In Massachusetts, agencies that miss the 10 (actually 11) business-day deadline to respond to a records request are legally not allowed to assess fees. This became the basis of Kiesel’s Nov. 5 appeal, in which she argued that the letter from the BHA did not constitute a response to a records request, something that the BHA letter openly acknowledges: “I am writing to notify you that the BHA will require additional time to respond to your PRR… BHA will respond to your PRR by or before November 29, 2021.”
Since the letter was not a lawful response to a records request and the 10 business days had lapsed, Kiesel asked Secretary of State William Galvin’s office to order the BHA to provide the records, free of charge. The law is clear on this, “A records access officer shall not charge a fee for a public record unless the records access officer responded to the requestor within 10 business days.”
Kiesel’s appeal points out that no amount of records are specified, so the large sum of money might yield little to no records. The law is equally clear on this matter as well, in that fees can only be assessed for production of records; if there is a chance that no records would be turned over, the fee should not be allowed: “A records access officer may assess a reasonable fee for the production of a public record …”
In this case, the BHA claimed that filling the request “requires BHA to search, compile, and reproduce hundreds of pages of documents from multiple hard-copy folders located at 31 different BHA development offices.” The BHA letter indicates that the agency did not search the records before sending the Nov. 4 letter, so they did not list a single actually responsive record. Since the search had not been done, the entire $22,000 would be used to search the “hundreds of pages of records” the BHA referred to. It is unknowable how many, if any, responsive records that would yield, or whether those records would be turned over.
On Nov. 8, the BHA took the unusual step of filing what it called an “opposition” to Kiesel’s appeal. There is nothing in the law about agencies filing opposition to appeals. In their opposition, the BHA argues that their letter saying they are going to take almost another month to respond to the request (but only if Kiesel agrees to pay $22,000) was in fact a response. However, in their “opposition” they clarified that the fee was in fact a search fee, and that they were going to ignore the statutory deadline: “On November 4, 2021, BHA notified the Requester by email that it required more time to respond to her PRR and that BHA intended to impose a search time fee.” And later, “BHA’s email stated its intentions to charge a fee to complete its response.”
Since any fee assessed has to be part of the response, their claim that they intend to charge a fee to “complete” their response makes it plainly unlawful.
The agency further argued, “State law does not require BHA to first conduct the records search before imposing a record search fee” By claiming that the law allows them to charge for records before complying with a request.

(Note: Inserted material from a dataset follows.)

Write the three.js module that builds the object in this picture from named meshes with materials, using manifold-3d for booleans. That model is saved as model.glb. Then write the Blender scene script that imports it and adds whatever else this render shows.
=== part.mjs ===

Complying with a request has always previously meant turning over records, and not sending a response because the fee estimate is part of a response. It would be impossible to demand a fee be paid before responding.
The records law requires that a response to a records request must “identify any public records, categories of records, or portions of records that the agency or municipality intends to produce.” Under that law, the agency had a duty to “identify” responsive records, so it’s hard to fathom why an agency would believe they are not required to do a search for the records in order to identify them. The piece of the statute they cite says that they need to make a good faith estimate of “any fees that may be charged to produce the records”—but as they clarified, the fee is not to produce records, it is “to impose a search time fee” to “complete” the response.
Secretary of the Commonwealth William Galvin and his office, which oversees the state’s flimsy records access law, have ruled against Kiesel in her appeal of the BHA’s response to her records request. (Ed. note: This article’s author, Maya Shaffer, assisted in the filing of the appeal.) The ruling sets a dangerous precedent that could effectively end access to public records in Massachusetts. It allows agencies to skip searching for responsive records and to instead simply show a blank copy of a type of record they might turn over. It also allows agencies to charge thousands of dollars to see if, and how many, of those records exist. Requesters can not be expected to gamble thousands of dollars to obtain an unknown quantity of records.
It is hard to construe an agency refusing to search for or identify what records will actually be turned over for a blatantly unlawful fee as “good faith.” Hard, but it turns out, not impossible for Galvin’s office. On Nov. 19, they issued a ruling agreeing that the letter explaining that the agency would not respond for almost an additional month was in fact a timely response: “In its November 4, 2021 response, the Authority provides an example of the responsive records, along with a fee estimate, broken down between ‘small sites’ and ‘large sites.’”
The law requires that a detailed fee estimate be itemized. Splitting the response and fees out by separating the small and large sites doesn’t actually mean anything in terms of the request and is not a separation that the requester asked for. What the law is looking for is an itemized list of responsive records and what they would cost to produce. Creating separate items by subdividing their sites instead of identifying actual records is an end run around the law.
Ultimately Galvin and his office ruled, “Where the Authority received Ms. Kiesel’s request on October 21, 2021, and provided a response on November 4, 2021, within ten business days of receiving the request, I find the Authority may assess a fee to produce responsive records.”
Rulings like this degrade the ability of resquestors to seek legal remedy for records issues as well. The 2016 update to the public records law sought to create more of an opportunity for requesters to obtain relief through the courts by covering some legal fees if a requester wins a records lawsuit. Unfortunately the law cut a massive hole in this by saying that legal fees weren’t guaranteed and shouldn’t be paid if the agency relied on a ruling from the secretary’s office or if it relied on a ruling in a similar case. Thus this terrible ruling can become a barrier for future cases, both in Galvin’s office and in court, if an agency simply follows the blueprint laid out by Galvin and the BHA.
So there you have it. Moving forward the state has ruled that any agency can refuse to search for records until they are paid. Worse, they can just show a blank record and vaguely claim that, for the price of a new Civic, a requester can find out if and how many records actually exist. Paying massive sums of money for unknown amounts of records is not feasible for anyone. This blueprint allows any agency to stonewall any request that comes their way. It is a disaster that threatens to functionally end records access in Massachusetts.